The Lord did move us. He orchestrated the time, the move, the lessons learned while living in our home overlooking the freeway and San Diego bay. For 24 of those years He provided beautiful sunsets out my kitchen window. The sky painted differently over the view of the Coronado bridge.

A man’s heart plans his way, But the Lord directs his steps.” Proverbs 16;9 (NKJV)

For years I had longed for the east coast. I wanted to see seasons change. I wanted to be on the same side of the country where I was born and grew up. I did not want to grow old in San Diego.

“I” wanted many things. The Lord had a plan and in His time, He saw those plans through. We often want to rush those plans the Lord has for us. His timing is the perfect timing though. San Diego held so many trials and problems and tests for us. We were weary of it all. Now, thirteen years later, I look back and thank God for all we experienced while living there. Friends, sunsets and food is all missed. Once more the scrapbook in my mind of our life in San Diego is always available. I can open it up, remember and be thankful for all we experienced there with our Savior.

God is so good. He is faithful and just. I will rest in His plans.

What’s Up With the Roses? Part 1 Background

Roses became a part of my life during our last few days living in Winter Harbor Maine. Below is the story of how that happened.

A group of ladies in Winter Harbor joined together each Tuesday morning for a Bible Study. We all lived transient lives, depending on the Navy to give us orders of where we would live and also let us know when it was time to retire.

Whenever one of us were retiring or changing duty stations, the girls in Bible Study would do what had become a traditional farewell gathering. Of course, we would eat (that’s a given), then we would each sign a book for the person leaving. There would be prayer for her and lots of tears and hugs. Parting is never easy, even when you know it is a part of the life you have chosen for yourself.

My going away party was no different. Brunch was served, book was signed and then the prayer time. One women had written a lovely note to me as she had felt God had given her. It talked about my life being a rose and that in our new life in San Diego I would blossom into what the Lord had planned for me. Pretty wonderful, right? I smiled, content in what I had heard. And then… there is always continuations, those three dots in your life, like waiting for a shoe to drop. The other shoe dropped shortly after that.

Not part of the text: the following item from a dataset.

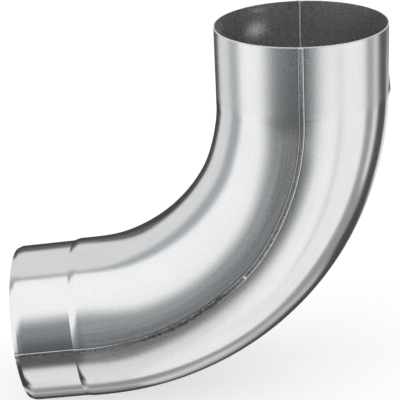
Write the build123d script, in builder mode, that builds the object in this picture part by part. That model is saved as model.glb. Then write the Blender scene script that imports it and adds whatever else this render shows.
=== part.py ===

Another woman, while praying after the letter had been read cleared her throat and began speaking. I will never forget her words. She said, “And as a rose has many thorns for it’s beauty, there are many thorns awaiting you.”

Now, you would think that would deter me from lovingly following my husband cross country, a logical person would do so. Not me. Acts 21:11 says, “He came over, took Paul’s belt, and bound his own feet and hands with it. Then he said, “The Holy Spirit declares, ‘So shall the owner of this belt be bound by the Jewish leaders in Jerusalem and turned over to the Gentiles.’” (NLT) I had often wondered how Paul could continue his journey into Jerusalem, and yet he did.

The night of my going away brunch we went to a movie, I can’t remember what it was because I was thinking about Paul going into Jerusalem knowing what awaited him. I was still wrestling with what had been said to me earlier. In between the popcorn, candy and soft drinks I realized that although my feet and hands had not been bound, I was facing the unknown.

A few days later, we packed our U-Haul and started our journey. Our plan at that time was to go to San Diego, my husband do his tour on his destroyer, and he would get out and go to Bible College. Our plan was 7 years and we would head back to Maine. Proverbs 16:9 says, ” We can make our plans, but the Lord determines our steps.” (NLT) Determine our steps He did. 28 years later we left San Diego.

Were there thorns awaiting me? Too many to count! Did I want to give up? Yes. Many times I found myself on my face pleading for God to remove things before me.

What I learned was strength, trust, prayer, and faith. Our God will never leave us. He is our constant source of strength.

May your day be filled with the goodness of our God.